┏━━

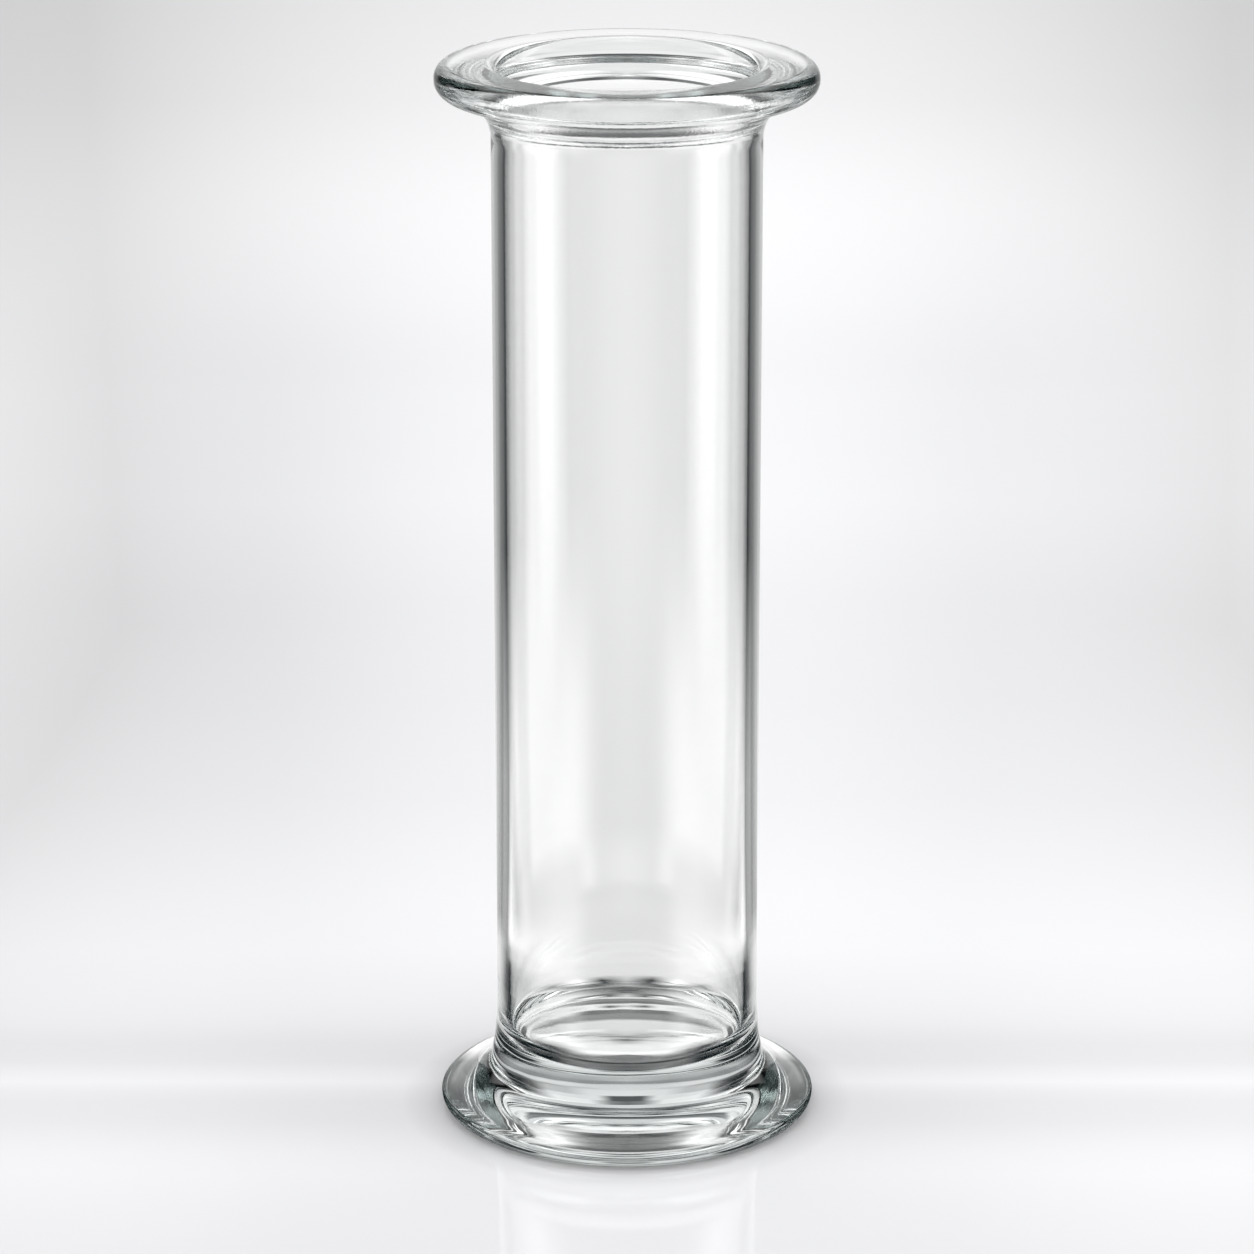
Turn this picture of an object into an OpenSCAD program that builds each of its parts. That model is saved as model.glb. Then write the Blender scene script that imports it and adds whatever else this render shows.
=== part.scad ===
// Gas jar: a tall straight cylinder of clear glass on a broad round foot, with a
// flat-topped flange round its mouth that a flat cover disc closes.
//
// The jar is one piece of glass with the same section all the way round, so it is
// drawn as a glass turner would draw it: one closed run of straight lines and round
// arcs on one side of the axis, spun once. Every arc meets its neighbours without a
// corner, apart from the ground edges of the foot's underside.

/* [Body] */
// Height of the whole jar
jar_h = 200; // [150:1:300]
// Outside diameter of the tube
tube_d = 49.1; // [40:0.1:60]
// Thickness of the tube's wall
wall = 2.45; // [1.8:0.05:3.5]

/* [Flange] */
// How far the flange stands out from the tube
flange_w = 10.15; // [8:0.05:14]
// Height of the flange's outer edge, from its lowest point to its top
flange_t = 5.8; // [5.4:0.1:8]
// Radius of the flange's upper outer corner
flange_top_r = 2.6; // [1.5:0.1:2.7]
// Radius of the flange's lower outer corner
flange_under_r = 2.9; // [1.5:0.1:2.9]
// Radius of the lip between the flange's flat top and the mouth
lip_r = 2.4; // [1.5:0.1:3.5]
// Radius of the long curve that opens the bore out to the lip
mouth_r = 85; // [50:1:110]
// Angle at which the bore leans outwards where it meets the lip
mouth_angle = 10; // [6:1:14]
// Radius of the hollow curve from the tube out to the flange's underside
neck_r = 7.85; // [6:0.05:10]

/* [Foot] */
// How far the foot stands out from the tube
foot_w = 10.7; // [10:0.05:16]
// Radius of the foot's lower outer edge
foot_under_r = 2.2; // [1.5:0.1:3]
// Radius of the tight curve at the widest line of the foot
foot_edge_r = 1; // [0.5:0.1:1.5]
// Radius of the round top of the foot, inside its widest line
foot_crown_r = 6; // [4:0.1:9]
// Distance from the widest line to where the foot's top turns hollow
foot_crown_w = 2.25; // [1.8:0.05:3]
// Angle at which the foot's top rises where it turns hollow
foot_slope = 9; // [5:1:14]
// Height of the crease where the foot's top meets the spread of the tube
crease_z = 10.1; // [8:0.1:10.4]
// Radius of the short curve that softens the crease
crease_r = 1.5; // [0.8:0.1:2]
// Height at which the tube starts to spread
spread_z = 21.6; // [19:0.1:25]
// Radius of the long curve by which the tube spreads
spread_r = 60; // [45:1:90]

/* [Bottom] */
// Height of the lowest point of the inside floor above the table
floor_z = 11; // [9:0.5:15]
// Radius of the shallow dish that forms the inside floor
floor_dish_r = 75; // [50:1:120]
// Radius of the corner between the floor and the wall
floor_corner_r = 5; // [3:0.5:8]
// Width of the flat ring that the jar stands on
stand_w = 4; // [2:0.5:6]
// Depth of the hollow inside the standing ring
hollow_h = 1.2; // [0.6:0.1:2]

/* [Hidden] */
$fn = 180;

tube_r = tube_d / 2;
bore_r = tube_r - wall;
flange_r = tube_r + flange_w;
foot_r = tube_r + foot_w;

// The hollow under the foot is a shallow dome over the space inside the standing ring
hollow_r = foot_r - foot_under_r - stand_w;
dome_r = (hollow_r * hollow_r + hollow_h * hollow_h) / (2 * hollow_h);
dome_angle = asin(hollow_r / dome_r);

// Unit vector at an angle from the radial direction
function dir(a) = [cos(a), sin(a)];

// Angle of the line from point a to point b, counted from 0 to 360
function heading(a, b) = (atan2(b[1] - a[1], b[0] - a[0]) + 360) % 360;

// Foot: the crown rolls on inside the edge's arc and ends at the slope of foot_slope
foot_n = dir(90 - foot_slope);
foot_edge_c = [foot_r - foot_edge_r, foot_under_r];
crown_x = foot_r - foot_crown_w - foot_crown_r * foot_n[0];
crown_c = [crown_x, foot_under_r - sqrt(pow(foot_crown_r - foot_edge_r, 2)
                                        - pow(foot_edge_c[0] - crown_x, 2))];
crown_a = heading(crown_c, foot_edge_c);

// Crease: a short arc that lies inside the spread of the tube
spread_c = [tube_r + spread_r, spread_z];
crease_c = [spread_c[0] - sqrt(pow(spread_r - crease_r, 2) - pow(spread_z - crease_z, 2)),
            crease_z];
spread_a = heading(spread_c, crease_c);

// Fillet: the hollow arc that leaves the crown straight on and takes in the crease's arc
crown_end = crown_c + foot_crown_r * foot_n;
to_crown = crown_end - crease_c;
fillet_r = (pow(crease_r, 2) - to_crown * to_crown) / (2 * (to_crown * foot_n + crease_r));
fillet_c = crown_end + fillet_r * foot_n;
fillet_a = heading(fillet_c, crease_c);

// Flange: the neck's hollow arc leans straight on into the lower outer corner
under_c = [flange_r - flange_under_r, jar_h - flange_t + flange_under_r];
neck_x = tube_r + neck_r;
neck_c = [neck_x, under_c[1] - sqrt(pow(neck_r + flange_under_r, 2)
                                    - pow(neck_x - under_c[0], 2))];
neck_a = heading(neck_c, under_c);

// Mouth: the lip's arc leans straight on into the long curve of the bore
lean = 180 - mouth_angle;
lip_c = [bore_r + mouth_r + (mouth_r - lip_r) * cos(lean), jar_h - lip_r];
mouth_c = [bore_r + mouth_r, lip_c[1] - (mouth_r - lip_r) * sin(lean)];

// Floor: the corner's arc leans straight on into the dish
corner_x = bore_r - floor_corner_r;
corner_c = [corner_x, floor_z + floor_dish_r
                      - sqrt(pow(floor_dish_r - floor_corner_r, 2) - pow(corner_x, 2))];
dish_a = asin(corner_x / (floor_dish_r - floor_corner_r));

// The glass's section as one closed run, anticlockwise from the axis at the bottom.
// Each entry is an arc [r, z, radius, first angle, last angle].
// Angles that grow round a corner of glass, and those that shrink hollow it out.
SECTION = [
    [0, hollow_h - dome_r, dome_r, 90, 90 - dome_angle],
    [foot_r - foot_under_r, foot_under_r, foot_under_r, -90, 0],
    [foot_edge_c[0], foot_edge_c[1], foot_edge_r, 0, crown_a],
    [crown_c[0], crown_c[1], foot_crown_r, crown_a, 90 - foot_slope],
    [fillet_c[0], fillet_c[1], fillet_r, 270 - foot_slope, fillet_a],
    [crease_c[0], crease_c[1], crease_r, fillet_a, spread_a],
    [spread_c[0], spread_c[1], spread_r, spread_a, 180],
    [neck_c[0], neck_c[1], neck_r, 180, neck_a],
    [under_c[0], under_c[1], flange_under_r, neck_a - 180, 0],
    [flange_r - flange_top_r, jar_h - flange_top_r, flange_top_r, 0, 90],
    [lip_c[0], lip_c[1], lip_r, 90, lean],
    [mouth_c[0], mouth_c[1], mouth_r, lean, 180],
    [corner_c[0], corner_c[1], floor_corner_r, 0, dish_a - 90],
    [0, floor_z + floor_dish_r, floor_dish_r, dish_a - 90, -90]
];

// The sliver between an arc and its chord
module sliver(e) {
    c = [e[0], e[1]];
    reach = 2 * e[2];
    intersection() {
        translate(c) circle(r = e[2]);
        polygon([c + e[2] * dir(e[3]), c + reach * dir(e[3]),
                 c + reach * dir((e[3] + e[4]) / 2),
                 c + reach * dir(e[4]), c + e[2] * dir(e[4])]);
    }
}

// A closed run of arcs: chords first, then slivers added or cut away
module outline(run) {
    difference() {
        union() {
            polygon([for (e = run, a = [e[3], e[4]]) [e[0], e[1]] + e[2] * dir(a)]);
            for (e = run) if (e[4] > e[3]) sliver(e);
        }
        for (e = run) if (e[4] < e[3]) sliver(e);
    }
}

// The jar itself, made in one piece
module jar() {
    color([0.78, 0.85, 0.84, 0.5]) rotate_extrude() outline(SECTION);
}

jar();
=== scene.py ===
"""Gas jar: a tall straight jar of clear glass, finished in the frame of its CAD model."""

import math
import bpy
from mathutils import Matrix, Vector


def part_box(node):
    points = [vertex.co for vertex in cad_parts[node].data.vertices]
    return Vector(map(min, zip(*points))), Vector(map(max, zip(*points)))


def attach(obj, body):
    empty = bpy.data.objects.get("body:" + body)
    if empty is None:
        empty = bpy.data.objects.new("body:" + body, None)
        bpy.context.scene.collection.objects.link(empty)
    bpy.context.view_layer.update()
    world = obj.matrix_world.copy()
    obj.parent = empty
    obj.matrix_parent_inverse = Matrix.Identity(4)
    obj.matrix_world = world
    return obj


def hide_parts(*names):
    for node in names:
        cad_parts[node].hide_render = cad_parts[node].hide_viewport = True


bl_info = {
    "name": "Gas Jar",
    "version": (1, 0, 0),
    "blender": (4, 5, 0),
    "location": "View3D > Sidebar > Gas Jar",
    "description": "A clear glass gas jar with a flanged mouth, on a pale studio floor",
    "category": "Add Mesh",
}

import bpy
import numpy as np
from bpy.props import FloatProperty, FloatVectorProperty, IntProperty, PointerProperty, StringProperty
from bpy.types import Operator, Panel, PropertyGroup

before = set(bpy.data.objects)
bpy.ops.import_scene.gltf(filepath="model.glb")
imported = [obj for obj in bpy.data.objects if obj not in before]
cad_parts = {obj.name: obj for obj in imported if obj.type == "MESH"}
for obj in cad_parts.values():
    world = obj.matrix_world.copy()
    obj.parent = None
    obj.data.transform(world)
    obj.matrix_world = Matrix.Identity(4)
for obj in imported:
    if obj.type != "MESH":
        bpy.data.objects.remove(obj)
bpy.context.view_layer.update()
JAR_LOW, JAR_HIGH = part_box("jar")
MM = 0.001
WHITE = "#ffffff"


# ---------------------------------------------------------------- colours and nodes


def linear(hex_colour):
    """An sRGB hex colour as the linear RGBA that a shader takes."""
    srgb = np.array([int(hex_colour[i : i + 2], 16) / 255 for i in (1, 3, 5)])
    rgb = np.where(srgb <= 0.04045, srgb / 12.92, ((srgb + 0.055) / 1.055) ** 2.4)
    return (*(float(c) for c in rgb), 1.0)


def add_node(tree, kind, inputs=None, stops=None, **settings):
    """Add one node: inputs are values or sockets to link, stops fill a ramp up to the last one."""
    node = tree.nodes.new(kind)
    for name, value in settings.items():
        setattr(node, name, value)
    for name, value in (inputs or {}).items():
        if isinstance(value, bpy.types.NodeSocket):
            tree.links.new(value, node.inputs[name])
        else:
            node.inputs[name].default_value = value
    if stops:
        ramp = node.color_ramp.elements
        for _ in stops[2:]:
            ramp.new(1.0)
        for element, (place, level) in zip(ramp, stops):
            element.position = place / stops[-1][0]
            element.color = (level, level, level, 1.0)
    return node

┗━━

Without changing anything, quote the lines from the top of the data to the line that contains "neck_r = 7.85; // [6:0.05:10]", including that line.

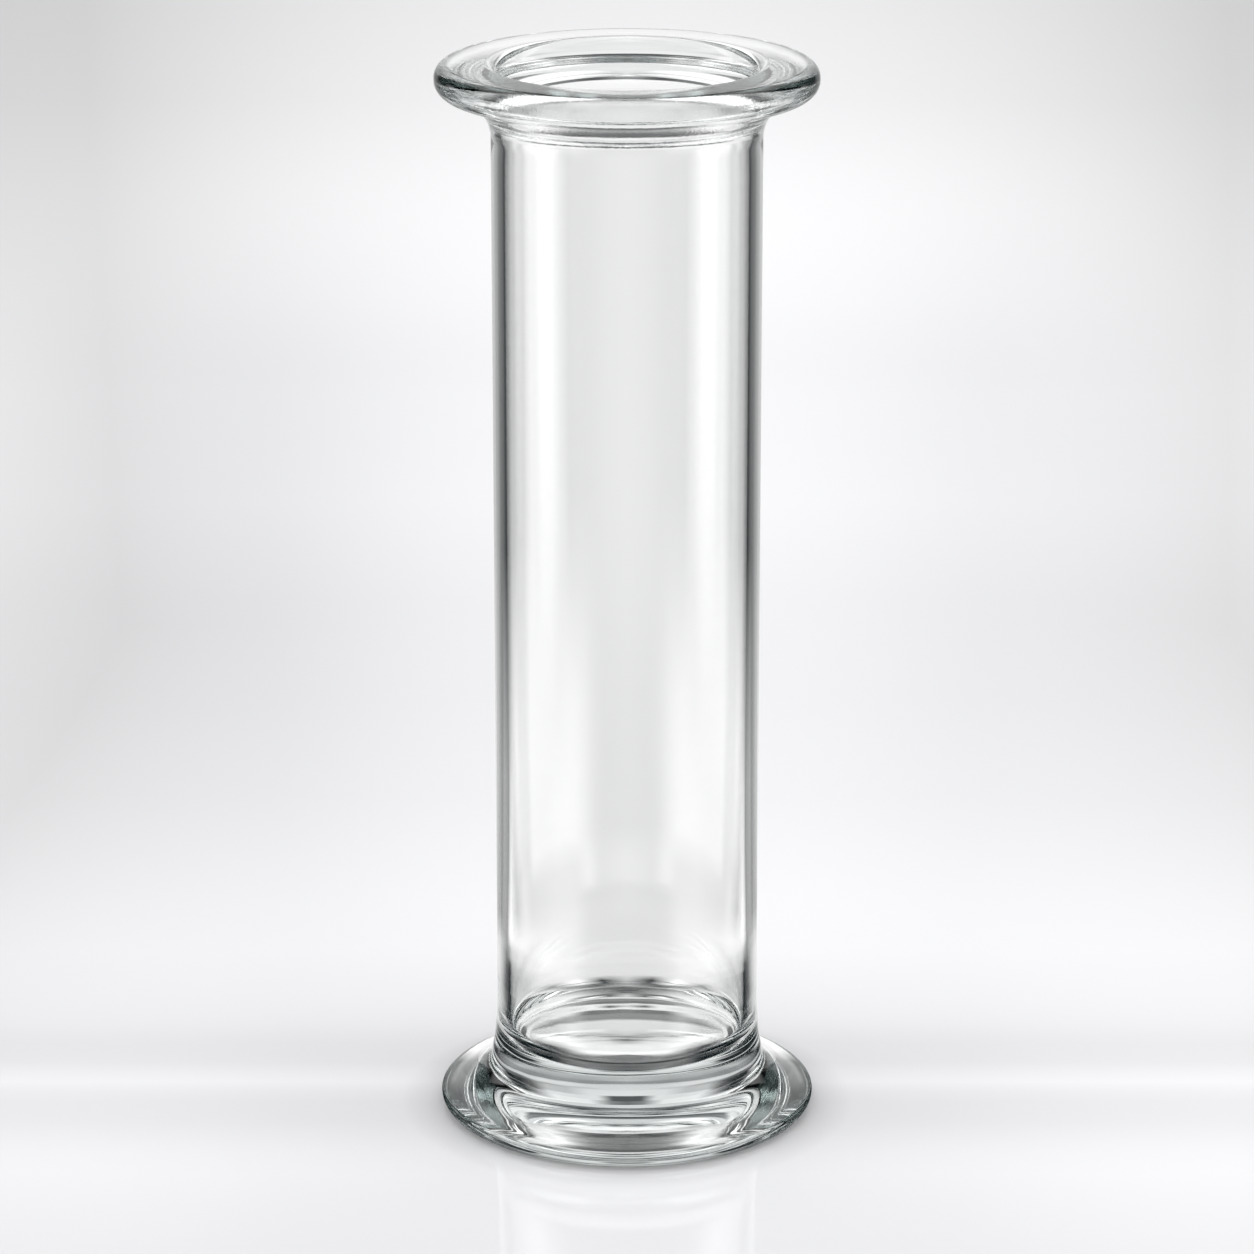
Turn this picture of an object into an OpenSCAD program that builds each of its parts. That model is saved as model.glb. Then write the Blender scene script that imports it and adds whatever else this render shows.
=== part.scad ===
// Gas jar: a tall straight cylinder of clear glass on a broad round foot, with a
// flat-topped flange round its mouth that a flat cover disc closes.
//
// The jar is one piece of glass with the same section all the way round, so it is
// drawn as a glass turner would draw it: one closed run of straight lines and round
// arcs on one side of the axis, spun once. Every arc meets its neighbours without a
// corner, apart from the ground edges of the foot's underside.

/* [Body] */
// Height of the whole jar
jar_h = 200; // [150:1:300]
// Outside diameter of the tube
tube_d = 49.1; // [40:0.1:60]
// Thickness of the tube's wall
wall = 2.45; // [1.8:0.05:3.5]

/* [Flange] */
// How far the flange stands out from the tube
flange_w = 10.15; // [8:0.05:14]
// Height of the flange's outer edge, from its lowest point to its top
flange_t = 5.8; // [5.4:0.1:8]
// Radius of the flange's upper outer corner
flange_top_r = 2.6; // [1.5:0.1:2.7]
// Radius of the flange's lower outer corner
flange_under_r = 2.9; // [1.5:0.1:2.9]
// Radius of the lip between the flange's flat top and the mouth
lip_r = 2.4; // [1.5:0.1:3.5]
// Radius of the long curve that opens the bore out to the lip
mouth_r = 85; // [50:1:110]
// Angle at which the bore leans outwards where it meets the lip
mouth_angle = 10; // [6:1:14]
// Radius of the hollow curve from the tube out to the flange's underside
neck_r = 7.85; // [6:0.05:10]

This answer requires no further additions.